%%
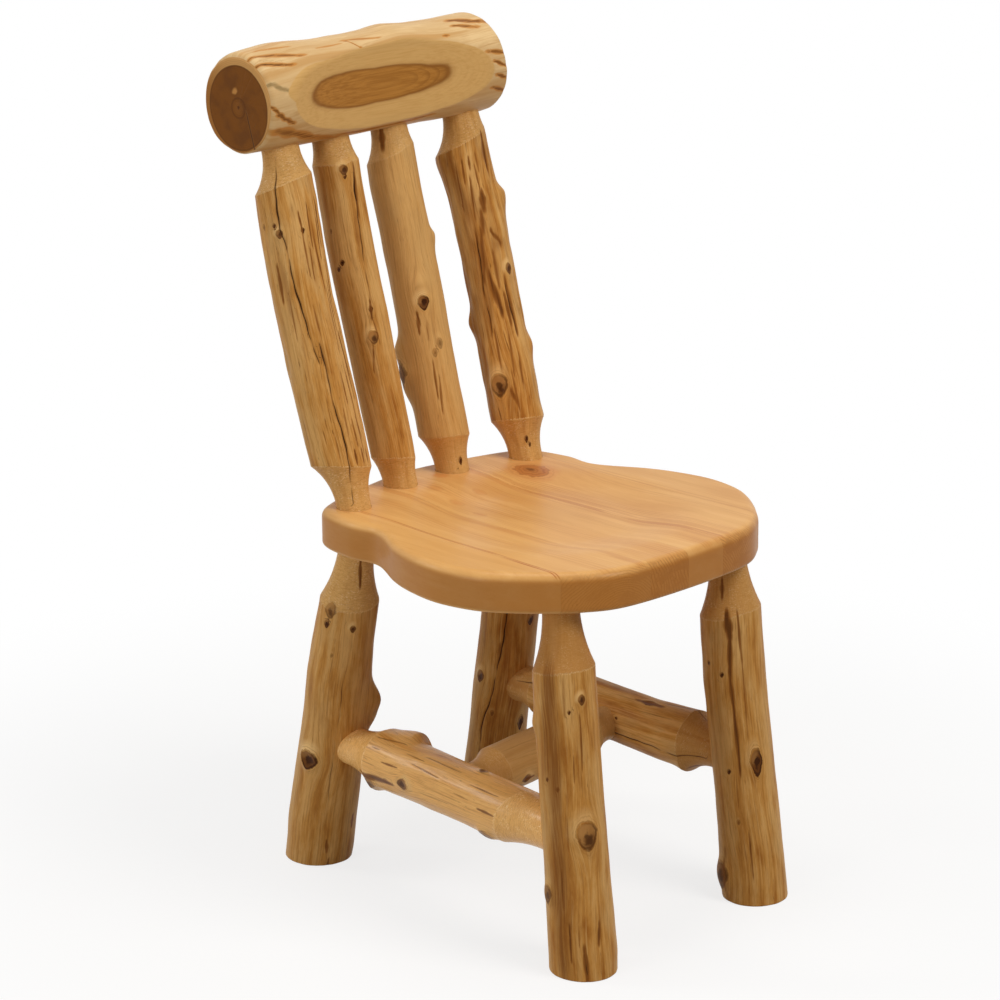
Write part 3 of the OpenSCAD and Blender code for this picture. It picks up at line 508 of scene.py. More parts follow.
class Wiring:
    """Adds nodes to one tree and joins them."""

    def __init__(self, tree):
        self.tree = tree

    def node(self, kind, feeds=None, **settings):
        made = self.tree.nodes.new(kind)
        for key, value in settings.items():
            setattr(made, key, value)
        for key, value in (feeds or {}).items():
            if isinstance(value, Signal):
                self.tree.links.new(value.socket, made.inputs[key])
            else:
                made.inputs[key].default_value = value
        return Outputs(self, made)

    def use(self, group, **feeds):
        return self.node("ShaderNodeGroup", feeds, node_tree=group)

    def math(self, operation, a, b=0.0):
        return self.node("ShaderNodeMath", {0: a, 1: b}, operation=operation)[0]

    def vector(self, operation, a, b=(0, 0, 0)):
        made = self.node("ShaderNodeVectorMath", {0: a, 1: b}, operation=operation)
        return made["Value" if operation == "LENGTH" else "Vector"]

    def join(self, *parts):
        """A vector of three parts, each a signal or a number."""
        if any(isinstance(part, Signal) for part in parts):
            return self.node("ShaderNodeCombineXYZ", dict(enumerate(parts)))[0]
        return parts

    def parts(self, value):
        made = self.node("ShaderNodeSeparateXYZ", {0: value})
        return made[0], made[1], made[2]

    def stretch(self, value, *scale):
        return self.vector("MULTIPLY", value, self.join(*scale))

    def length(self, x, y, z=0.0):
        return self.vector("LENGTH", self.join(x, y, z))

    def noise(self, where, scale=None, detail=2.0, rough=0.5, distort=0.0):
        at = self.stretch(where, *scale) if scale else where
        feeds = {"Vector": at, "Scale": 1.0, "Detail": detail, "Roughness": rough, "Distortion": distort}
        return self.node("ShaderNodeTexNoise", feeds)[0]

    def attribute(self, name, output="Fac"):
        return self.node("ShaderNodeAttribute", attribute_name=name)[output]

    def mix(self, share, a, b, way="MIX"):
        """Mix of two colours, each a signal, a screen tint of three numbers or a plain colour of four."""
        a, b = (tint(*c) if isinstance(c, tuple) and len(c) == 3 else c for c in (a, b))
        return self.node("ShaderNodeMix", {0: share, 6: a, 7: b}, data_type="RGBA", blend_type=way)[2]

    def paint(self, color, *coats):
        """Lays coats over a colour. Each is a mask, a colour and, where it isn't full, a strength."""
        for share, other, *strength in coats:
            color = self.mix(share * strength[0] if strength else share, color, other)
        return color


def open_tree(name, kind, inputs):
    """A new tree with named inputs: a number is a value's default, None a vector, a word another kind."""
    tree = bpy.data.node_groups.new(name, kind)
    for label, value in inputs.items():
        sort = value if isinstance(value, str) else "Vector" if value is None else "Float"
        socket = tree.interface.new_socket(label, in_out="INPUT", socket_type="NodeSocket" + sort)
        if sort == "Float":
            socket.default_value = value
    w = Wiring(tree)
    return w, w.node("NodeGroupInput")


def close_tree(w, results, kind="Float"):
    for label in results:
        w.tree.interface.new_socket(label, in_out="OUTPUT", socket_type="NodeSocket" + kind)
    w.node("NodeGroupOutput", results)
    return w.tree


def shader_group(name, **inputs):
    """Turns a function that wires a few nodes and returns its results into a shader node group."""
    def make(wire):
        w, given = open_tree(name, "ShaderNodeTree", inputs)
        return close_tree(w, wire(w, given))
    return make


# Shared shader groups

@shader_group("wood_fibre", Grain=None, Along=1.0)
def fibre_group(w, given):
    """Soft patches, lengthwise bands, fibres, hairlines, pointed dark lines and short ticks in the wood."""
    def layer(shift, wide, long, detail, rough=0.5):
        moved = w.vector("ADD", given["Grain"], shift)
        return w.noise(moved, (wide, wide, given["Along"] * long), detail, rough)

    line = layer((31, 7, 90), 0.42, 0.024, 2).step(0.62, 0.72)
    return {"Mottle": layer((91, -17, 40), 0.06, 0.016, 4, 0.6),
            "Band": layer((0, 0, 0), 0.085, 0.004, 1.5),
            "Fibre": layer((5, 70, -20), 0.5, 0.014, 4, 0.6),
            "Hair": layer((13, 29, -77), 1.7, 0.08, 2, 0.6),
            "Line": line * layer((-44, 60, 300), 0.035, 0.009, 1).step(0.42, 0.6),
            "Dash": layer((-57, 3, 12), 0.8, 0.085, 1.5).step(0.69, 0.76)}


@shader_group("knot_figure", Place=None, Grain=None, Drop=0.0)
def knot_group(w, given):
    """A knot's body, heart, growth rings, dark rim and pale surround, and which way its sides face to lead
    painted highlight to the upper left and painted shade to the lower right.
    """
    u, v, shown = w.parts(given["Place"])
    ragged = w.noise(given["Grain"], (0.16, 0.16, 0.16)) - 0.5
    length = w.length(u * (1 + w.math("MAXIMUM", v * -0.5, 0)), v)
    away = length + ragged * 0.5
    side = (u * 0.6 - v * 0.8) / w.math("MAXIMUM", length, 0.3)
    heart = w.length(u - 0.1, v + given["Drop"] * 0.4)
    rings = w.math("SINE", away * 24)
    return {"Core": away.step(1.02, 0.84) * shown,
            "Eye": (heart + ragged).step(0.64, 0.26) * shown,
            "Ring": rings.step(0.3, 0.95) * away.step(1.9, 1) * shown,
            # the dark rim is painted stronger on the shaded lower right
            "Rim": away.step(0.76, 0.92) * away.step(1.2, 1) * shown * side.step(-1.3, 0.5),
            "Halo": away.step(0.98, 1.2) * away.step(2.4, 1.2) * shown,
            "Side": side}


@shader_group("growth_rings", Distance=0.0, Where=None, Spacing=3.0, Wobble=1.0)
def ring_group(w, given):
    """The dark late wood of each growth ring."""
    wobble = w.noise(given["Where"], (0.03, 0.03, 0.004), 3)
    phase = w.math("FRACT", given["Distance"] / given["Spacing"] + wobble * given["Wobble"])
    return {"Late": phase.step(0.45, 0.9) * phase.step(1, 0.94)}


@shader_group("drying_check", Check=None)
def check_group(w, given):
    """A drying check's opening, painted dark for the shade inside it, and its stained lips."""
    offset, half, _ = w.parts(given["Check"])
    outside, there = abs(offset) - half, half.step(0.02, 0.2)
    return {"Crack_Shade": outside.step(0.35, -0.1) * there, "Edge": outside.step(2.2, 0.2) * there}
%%
%%
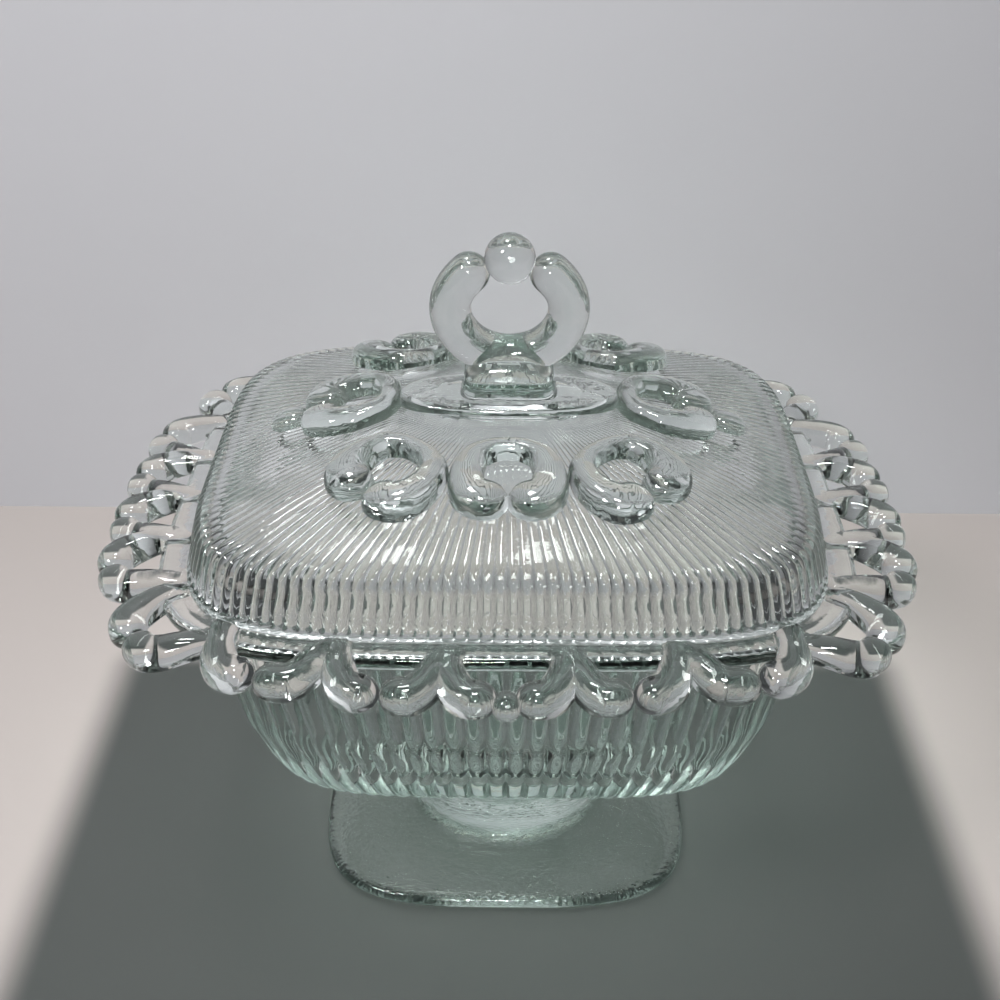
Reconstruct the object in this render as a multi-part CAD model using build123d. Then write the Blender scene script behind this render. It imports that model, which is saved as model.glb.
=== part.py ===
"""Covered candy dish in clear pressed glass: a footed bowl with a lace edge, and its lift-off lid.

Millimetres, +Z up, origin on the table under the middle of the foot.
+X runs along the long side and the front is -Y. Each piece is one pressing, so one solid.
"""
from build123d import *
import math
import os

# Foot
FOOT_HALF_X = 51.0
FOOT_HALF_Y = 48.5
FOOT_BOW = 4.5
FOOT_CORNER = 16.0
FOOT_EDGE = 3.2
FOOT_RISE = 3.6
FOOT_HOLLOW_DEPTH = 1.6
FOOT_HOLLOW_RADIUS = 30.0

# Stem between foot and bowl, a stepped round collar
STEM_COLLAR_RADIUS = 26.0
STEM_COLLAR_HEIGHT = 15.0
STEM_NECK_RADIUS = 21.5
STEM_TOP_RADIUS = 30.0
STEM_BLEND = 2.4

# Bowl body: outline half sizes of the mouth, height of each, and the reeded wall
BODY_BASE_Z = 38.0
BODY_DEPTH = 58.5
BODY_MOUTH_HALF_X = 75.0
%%
%%
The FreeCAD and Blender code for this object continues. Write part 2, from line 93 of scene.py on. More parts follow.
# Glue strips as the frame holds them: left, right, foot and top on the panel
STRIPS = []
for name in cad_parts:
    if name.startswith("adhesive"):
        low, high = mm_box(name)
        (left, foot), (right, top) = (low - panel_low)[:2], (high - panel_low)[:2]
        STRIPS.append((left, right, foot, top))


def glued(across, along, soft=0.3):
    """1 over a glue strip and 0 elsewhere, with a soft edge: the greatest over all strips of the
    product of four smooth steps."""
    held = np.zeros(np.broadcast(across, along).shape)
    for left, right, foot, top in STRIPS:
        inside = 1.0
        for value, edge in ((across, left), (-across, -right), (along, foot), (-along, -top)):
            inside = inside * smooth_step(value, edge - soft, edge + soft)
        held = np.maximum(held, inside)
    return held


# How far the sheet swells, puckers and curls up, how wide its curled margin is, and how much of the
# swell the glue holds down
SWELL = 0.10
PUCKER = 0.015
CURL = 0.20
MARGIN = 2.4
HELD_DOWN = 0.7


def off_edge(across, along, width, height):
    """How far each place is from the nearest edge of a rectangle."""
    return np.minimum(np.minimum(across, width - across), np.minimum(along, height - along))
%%
> [Stated problem]: Will you return exactly the lines above from the one with "Write part 3" down to the one with "self.tree = tree", counting both as part of the range?

> [Completed exercise]:
Write part 3 of the OpenSCAD and Blender code for this picture. It picks up at line 508 of scene.py. More parts follow.
class Wiring:
    """Adds nodes to one tree and joins them."""

    def __init__(self, tree):
        self.tree = tree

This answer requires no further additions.